§ Dataset excerpt:

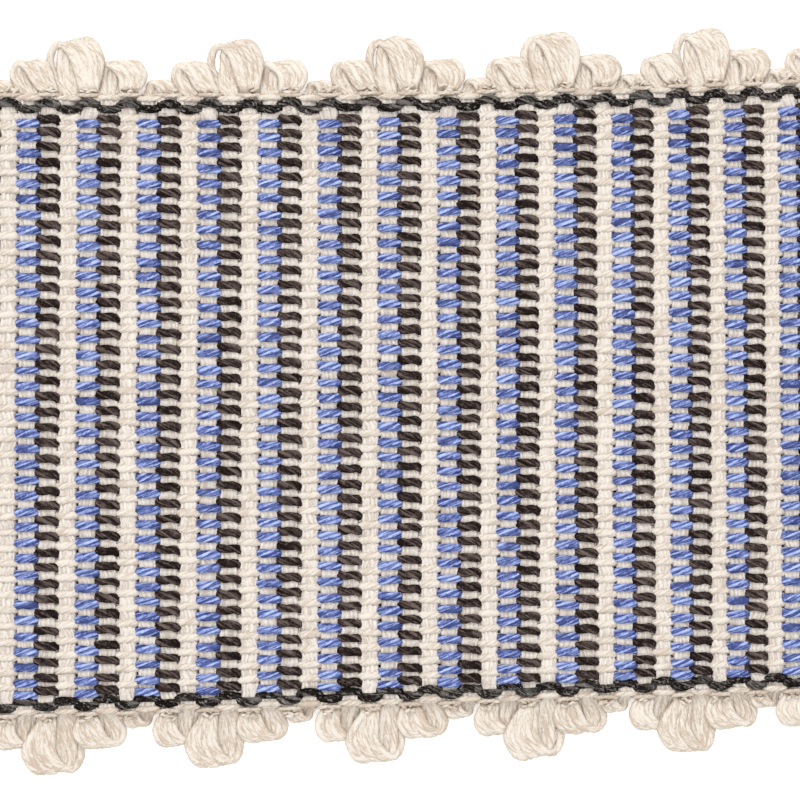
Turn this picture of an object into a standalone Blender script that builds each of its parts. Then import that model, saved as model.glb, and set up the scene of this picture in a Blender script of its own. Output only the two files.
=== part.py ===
"""A cut length of woven tape trim: a ribbed band, a dark line inside each edge, and looped picots outside it.

Units are metres. +X runs along the tape, +Y across it and +Z up, and the tape lies face up on z = 0.
The origin is on the back of the middle rib, half way across the band.
"""

import bmesh
import bpy

MM = 0.001

# Ribs: each is one thick bundle of weft. They are counted from the left end, and n from the middle rib.
RIB_COUNT = 48
MIDDLE_RIB = 23
RIB_PITCH = 2.238 * MM  # at the middle rib
PITCH_FALL = 0.0029 * MM  # x = pitch n - fall n^2 - bend n^3: the ribs crowd together to the right
PITCH_BEND = 0.000076 * MM
RIB_LEAN = 0.0229  # sideways, for each metre across the tape
RIB_LEAN_FALL = 0.00034  # less lean for each rib to the right

# Outline: the half width is measured from the middle line to the outside of the dark edge line.
HALF_WIDTH = 33.8 * MM
WIDTH_TAPER = 0.0080  # narrower, for each metre along the tape
WIDTH_FLARE = 0.13  # for each metre squared
BOW = 0.173  # the whole tape bends a little towards +Y at both ends

# Band
BAND_THICKNESS = 2.4 * MM
RIB_SHOULDER = 0.28  # of a pitch, either side of a rib's crest
SHOULDER_DROP = 0.10 * MM
GROOVE_DEPTH = 0.45 * MM
BACK_GROOVE_DEPTH = 0.35 * MM

# Dark edge cord: it snakes from rib to rib, because its two yarns pass over every other rib.
CORD_WIDTH = 1.2 * MM
CORD_HEIGHT = 2.3 * MM
CORD_FLAT = 0.7 * MM
CORD_INSET = 0.95 * MM  # from the edge line to the cord's middle
CORD_SNAKE = 0.37 * MM
GAP = 0.3 * MM  # between pieces, and between strands

# Picots: looped strands on a narrow backing. They hang from every second rib.
BACKING_REACH = 1.0 * MM  # its outer wall, from the edge line
BACKING_HEIGHT = 2.0 * MM
STRAND_THICKNESS = 0.65 * MM
FIRST_ROOT = {+1: 0, -1: 2}
ROOT_STEP = 2
LOOP_SHIFT = 0.5  # ribs: a loop joins its rib to the next one, right on the far edge and left on the near one
# Order of the four picots in a repeat, then each kind's sizes. A picot's strands fan out from its base to its
# tip, and its waist is where a big one passes between its neighbours. The lean moves its tip along the edge.
PICOT_ORDER = ("medium_right", "tiny", "medium_left", "big")
PICOTS = {
    #               strands  reach      base half  waist half  tip half   lean, far   lean, near
    "big":          (5, 7.20 * MM, 1.75 * MM, 2.30 * MM, 3.25 * MM, -0.45 * MM, -0.35 * MM),
    "medium_left":  (4, 4.45 * MM, 1.80 * MM, 2.05 * MM, 2.30 * MM, -1.25 * MM, -0.35 * MM),
    "medium_right": (4, 4.45 * MM, 1.80 * MM, 2.20 * MM, 2.60 * MM, +0.35 * MM, +0.45 * MM),
    "tiny":         (3, 2.30 * MM, 1.50 * MM, 1.50 * MM, 1.50 * MM, 0.0, 0.0),
}
WAIST_AT = 0.55  # of a picot's length
CROWN_AT = 0.86
CROWN_DROP = 0.12 * MM  # where the upper leg starts to turn down
FAN_ROUNDING = 0.25  # how much less far the outermost strands reach
TIP_NARROWING = 0.75
TIP_TURN = (1.25 * MM, 0.40 * MM)  # heights on the outside of the turn, from the upper leg to the lower
EYE_TURN = (1.10 * MM, 0.70 * MM)  # and on its inside
EYE_END = 0.55 * MM  # from the tip to the loop's inside

LEFT_END = -0.5
RIGHT_END = RIB_COUNT - 0.5
FAR, NEAR = +1, -1

CREAM = (0.74, 0.66, 0.56)
DARK = (0.035, 0.030, 0.028)


def middle_x(rib):
    """Where a rib crosses the middle line. A fraction of a rib counts too."""
    n = rib - MIDDLE_RIB
    return RIB_PITCH * n - PITCH_FALL * n**2 - PITCH_BEND * n**3


def edge_line(rib):
    """Distance from the middle line to the outside of the dark edge line."""
    x = middle_x(rib)
    return HALF_WIDTH - WIDTH_TAPER * x + WIDTH_FLARE * x**2


def place(rib, across, z):
    """The point at this rib and this distance from the middle line."""
    x = middle_x(rib)
    lean = RIB_LEAN - RIB_LEAN_FALL * (rib - MIDDLE_RIB)
    return (x + across * lean, BOW * x**2 + across, z)


def at_edge(side, rib, outward, z):
    """The point this far outside the edge line of one side."""
    return place(rib, side * (edge_line(rib) + outward), z)


def snake(rib):
    """The cord's middle, measured from the edge line: further out at the odd ribs."""
    return -CORD_INSET + CORD_SNAKE * (1 - 2 * abs(rib % 2 - 1))


def material(name, colour, roughness):
    made = bpy.data.materials.new(name)
    made.use_nodes = True
    shader = made.node_tree.nodes["Principled BSDF"]
    shader.inputs["Base Color"].default_value = (*colour, 1.0)
    shader.inputs["Roughness"].default_value = roughness
    shader.inputs["Metallic"].default_value = 0.0
    made.diffuse_color = (*colour, 1.0)
    return made


def add_object(name, mesh_builder, look):
    """Makes an object of a finished bmesh, with its faces turned outwards."""
    bmesh.ops.recalc_face_normals(mesh_builder, faces=mesh_builder.faces)
    mesh = bpy.data.meshes.new(name)
    mesh_builder.to_mesh(mesh)
    mesh_builder.free()
    mesh.materials.append(look)
    made = bpy.data.objects.new(name, mesh)
    bpy.context.scene.collection.objects.link(made)
    return made


def loft(bm, rings, closed_ends=True):
    """Joins rings of the same number of vertices by quads, and caps both ends."""
    size = len(rings[0])
    for a, b in zip(rings, rings[1:]):
        for i in range(size):
            j = (i + 1) % size
            bm.faces.new((a[i], a[j], b[j], b[i]))
    if closed_ends:
        bm.faces.new(rings[0])
        bm.faces.new(rings[-1])


def stations():
    """Along the tape, four for each rib, with the front and back height at each."""
    crest = (BAND_THICKNESS, 0.0)
    shoulder = (BAND_THICKNESS - SHOULDER_DROP, 0.0)
    groove = (BAND_THICKNESS - GROOVE_DEPTH, BACK_GROOVE_DEPTH)
    for rib in range(RIB_COUNT):
        yield rib - 0.5, *groove
        yield rib - RIB_SHOULDER, *shoulder
        yield float(rib), *crest
        yield rib + RIB_SHOULDER, *shoulder
    yield RIGHT_END, *groove


def build_band(look):
    """The woven band: one sheet with its ribs raised on the front and grooved on the back."""
    bm = bmesh.new()
    inset = CORD_WIDTH / 2 + GAP
    rings = []
    for rib, front, back in stations():
        outward = snake(rib) - inset
        corners = ((FAR, front), (FAR, back), (NEAR, back), (NEAR, front))
        rings.append([bm.verts.new(at_edge(side, rib, outward, z)) for side, z in corners])
    loft(bm, rings)
    return add_object("woven_tape", bm, look)


def build_dark_cord(name, side, look):
    """The dark line inside one edge, as one snaking cord with a flat foot."""
    bm = bmesh.new()
    section = (
        (-CORD_WIDTH / 2, CORD_HEIGHT / 2),
        (-CORD_FLAT / 2, CORD_HEIGHT),
        (CORD_FLAT / 2, CORD_HEIGHT),
        (CORD_WIDTH / 2, CORD_HEIGHT / 2),
        (CORD_FLAT / 2, 0.0),
        (-CORD_FLAT / 2, 0.0),
    )
    rings = []
    for rib in (LEFT_END, *range(RIB_COUNT), RIGHT_END):
        rings.append([bm.verts.new(at_edge(side, rib, snake(rib) + out, z)) for out, z in section])
    loft(bm, rings)
    return add_object(name, bm, look)


class Strand:
    """One looped strand of a picot: where its middle and its half width lie at any share of its length."""

    def __init__(self, centre, fan, kind, side):
        count, reach, base, waist, tip, lean_far, lean_near = PICOTS[kind]
        self.centre, self.fan, self.count = centre, fan, count
        self.reach = reach * (1 - FAN_ROUNDING * fan**2)
        self.halves = ((0.0, base), (WAIST_AT, waist), (1.0, tip))
        self.lean = lean_far if side == FAR else lean_near

    def fan_half(self, share):
        for (s0, h0), (s1, h1) in zip(self.halves, self.halves[1:]):
            if share <= s1:
                return h0 + (h1 - h0) * (share - s0) / (s1 - s0)
        return self.halves[-1][1]

    def edges(self, share, narrowing=1.0):
        """The strand's two edges along the tape, in ribs."""
        half_fan = self.fan_half(share)
        half = (half_fan / self.count - GAP / 2) * narrowing
        middle = self.lean * share + self.fan * half_fan
        return [self.centre + (middle + sign * half) / RIB_PITCH for sign in (-1, 1)]

    def outward(self, share):
        return BACKING_REACH + (self.reach - BACKING_REACH) * share


def strands_of(side):
    """All the strands of one edge, from left to right."""
    found = []
    for root in range(FIRST_ROOT[side], RIB_COUNT, ROOT_STEP):
        kind = PICOT_ORDER[root // ROOT_STEP % len(PICOT_ORDER)]
        count = PICOTS[kind][0]
        for i in range(count):
            fan = (2 * i + 1) / count - 1
            found.append(Strand(root + side * LOOP_SHIFT, fan, kind, side))
    return found


def loop_stations(strand):
    """(share of the length, top height) along the upper leg of a loop, from the backing out."""
    if strand.count == PICOTS["big"][0]:
        yield WAIST_AT, BACKING_HEIGHT
    yield CROWN_AT, BACKING_HEIGHT - CROWN_DROP


def add_loop(bm, strand, side, upper_foot, lower_foot):
    """Adds one hairpin loop between its two feet in the backing's wall. Its lower leg lies on the floor."""

    def ring(share, outside_z, inside_z, narrowing=1.0, eye=0.0):
        left, right = strand.edges(share, narrowing)
        outside = strand.outward(share)
        inside = outside - eye
        inner = [(rib, inside, inside_z) for rib in (left, right)]
        outer = [(rib, outside, outside_z) for rib in (right, left)]
        return [bm.verts.new(at_edge(side, *corner)) for corner in inner + outer]

    shares = list(loop_stations(strand))
    upper = [ring(share, top, top - STRAND_THICKNESS) for share, top in shares]
    lower = [ring(share, 0.0, STRAND_THICKNESS) for share, top in shares]
    turn = [ring(1.0, tip, eye, TIP_NARROWING, EYE_END) for tip, eye in zip(TIP_TURN, EYE_TURN)]
    loft(bm, [upper_foot, *upper, *turn, *reversed(lower), lower_foot], closed_ends=False)


def stitch(bm, one, other):
    """Fills between two rows of (place, vertex), each in order along the tape, with triangles."""
    i = j = 0
    while i < len(one) - 1 or j < len(other) - 1:
        step_one = j == len(other) - 1 or (i < len(one) - 1 and one[i + 1][0] <= other[j + 1][0])
        if step_one:
            bm.faces.new((one[i][1], one[i + 1][1], other[j][1]))
            i += 1
        else:
            bm.faces.new((one[i][1], other[j + 1][1], other[j][1]))
            j += 1


def build_picot_edge(name, side, look):
    """One edge's picots, fused to their backing. Every second cell of its wall is the foot of a loop."""
    bm = bmesh.new()
    strands = strands_of(side)
    wall_at = [LEFT_END]
    for strand in strands:
        wall_at.extend(strand.edges(0.0))
    wall_at.append(RIGHT_END)

    heights = (0.0, STRAND_THICKNESS, BACKING_HEIGHT - STRAND_THICKNESS, BACKING_HEIGHT)
    wall = [[bm.verts.new(at_edge(side, rib, BACKING_REACH, z)) for rib in wall_at] for z in heights]
    back_at = (LEFT_END, *range(RIB_COUNT), RIGHT_END)
    inset = CORD_WIDTH / 2 + GAP
    back = [
        [bm.verts.new(at_edge(side, rib, snake(rib) + inset, z)) for rib in back_at]
        for z in (0.0, BACKING_HEIGHT)
    ]

    lower_row, upper_row = 0, 2
    for row in range(len(heights) - 1):
        for cell in range(len(wall_at) - 1):
            is_foot = cell % 2 == 1 and row in (lower_row, upper_row)
            if not is_foot:
                a, b = wall[row][cell : cell + 2]
                d, c = wall[row + 1][cell : cell + 2]
                bm.faces.new((a, b, c, d))
    for i in range(len(back_at) - 1):
        bm.faces.new((back[0][i], back[0][i + 1], back[1][i + 1], back[1][i]))
    stitch(bm, list(zip(wall_at, wall[0])), list(zip(back_at, back[0])))
    stitch(bm, list(zip(wall_at, wall[-1])), list(zip(back_at, back[1])))
    for end in (0, -1):
        bm.faces.new([row[end] for row in wall] + [back[1][end], back[0][end]])

    for i, strand in enumerate(strands):
        left = 1 + 2 * i
        low, low_in, high_in, high = [(row[left], row[left + 1]) for row in wall]
        upper_foot = [high_in[0], high_in[1], high[1], high[0]]
        lower_foot = [low_in[0], low_in[1], low[1], low[0]]
        add_loop(bm, strand, side, upper_foot, lower_foot)
    return add_object(name, bm, look)


def main():
    for old in list(bpy.data.objects):
        bpy.data.objects.remove(old)
    band_look = material("woven_stripe", CREAM, 0.85)
    dark_look = material("dark_yarn", DARK, 0.9)
    picot_look = material("picot_yarn", CREAM, 0.7)
    build_band(band_look)
    build_dark_cord("dark_edge_far", FAR, dark_look)
    build_dark_cord("dark_edge_near", NEAR, dark_look)
    build_picot_edge("picot_edge_far", FAR, picot_look)
    build_picot_edge("picot_edge_near", NEAR, picot_look)


main()
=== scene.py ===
"""The looks of a cut length of woven tape trim: every yarn of its weave, its dark edge lines and its looped picots.

Lengths below are in millimetres, as the yarns are thought of, and become metres where a mesh is made.
A rib is counted from the left cut end, and a place is given as (rib, across), with across measured from the
middle line towards the far edge.
"""

import math

import bpy
import numpy as np
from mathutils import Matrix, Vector


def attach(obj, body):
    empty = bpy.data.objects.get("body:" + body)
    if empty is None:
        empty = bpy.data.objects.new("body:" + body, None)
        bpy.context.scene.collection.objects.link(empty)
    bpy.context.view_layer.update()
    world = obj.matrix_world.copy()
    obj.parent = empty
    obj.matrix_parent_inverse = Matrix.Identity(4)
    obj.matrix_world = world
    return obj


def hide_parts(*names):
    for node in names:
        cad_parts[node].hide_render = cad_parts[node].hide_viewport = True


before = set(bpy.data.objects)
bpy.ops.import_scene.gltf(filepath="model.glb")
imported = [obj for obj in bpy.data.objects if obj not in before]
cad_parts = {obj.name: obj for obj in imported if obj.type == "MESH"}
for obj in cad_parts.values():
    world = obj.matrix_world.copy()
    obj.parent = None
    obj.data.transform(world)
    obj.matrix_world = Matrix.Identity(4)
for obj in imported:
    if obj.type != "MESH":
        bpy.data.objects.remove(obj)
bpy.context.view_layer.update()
rng = np.random.default_rng(7)

MM = 0.001

# The tape's plan, as its solids have it
RIB_COUNT = 48
MIDDLE_RIB = 23
RIB_PITCH = 2.238
PITCH_FALL = 0.0029
PITCH_BEND = 0.000076
RIB_LEAN = 0.0229
RIB_LEAN_FALL = 0.00034
HALF_WIDTH = 33.8
WIDTH_TAPER = 0.0080
WIDTH_FLARE = 0.00013
BOW = 0.000173
FAR, NEAR = +1, -1

# Warp rows, counted from the far edge. A row has a dark, a blue and a cream warp side by side.
ROW_COUNT = 38
FIRST_ROW_IN = 2.67  # from the edge line to the first blue warp
LAST_ROW_IN = 1.70
FIRST_STEP = 1.50  # the outermost rows are pressed together
LAST_STEP = 1.42
CREAM_EXTRA_IN = 1.95  # the far edge has one cream warp more, and the near edge one fewer

CUT_LEFT = -0.44
CUT_RIGHT = RIB_COUNT - 1 + 0.44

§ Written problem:
Both the line with "for i, strand" and the line with "obj.parent = empty" belong in the answer; write them out exactly, with every line between.

§ Final result:
    for i, strand in enumerate(strands):
        left = 1 + 2 * i
        low, low_in, high_in, high = [(row[left], row[left + 1]) for row in wall]
        upper_foot = [high_in[0], high_in[1], high[1], high[0]]
        lower_foot = [low_in[0], low_in[1], low[1], low[0]]
        add_loop(bm, strand, side, upper_foot, lower_foot)
    return add_object(name, bm, look)


def main():
    for old in list(bpy.data.objects):
        bpy.data.objects.remove(old)
    band_look = material("woven_stripe", CREAM, 0.85)
    dark_look = material("dark_yarn", DARK, 0.9)
    picot_look = material("picot_yarn", CREAM, 0.7)
    build_band(band_look)
    build_dark_cord("dark_edge_far", FAR, dark_look)
    build_dark_cord("dark_edge_near", NEAR, dark_look)
    build_picot_edge("picot_edge_far", FAR, picot_look)
    build_picot_edge("picot_edge_near", NEAR, picot_look)


main()
=== scene.py ===
"""The looks of a cut length of woven tape trim: every yarn of its weave, its dark edge lines and its looped picots.

Lengths below are in millimetres, as the yarns are thought of, and become metres where a mesh is made.
A rib is counted from the left cut end, and a place is given as (rib, across), with across measured from the
middle line towards the far edge.
"""

import math

import bpy
import numpy as np
from mathutils import Matrix, Vector


def attach(obj, body):
    empty = bpy.data.objects.get("body:" + body)
    if empty is None:
        empty = bpy.data.objects.new("body:" + body, None)
        bpy.context.scene.collection.objects.link(empty)
    bpy.context.view_layer.update()
    world = obj.matrix_world.copy()
    obj.parent = empty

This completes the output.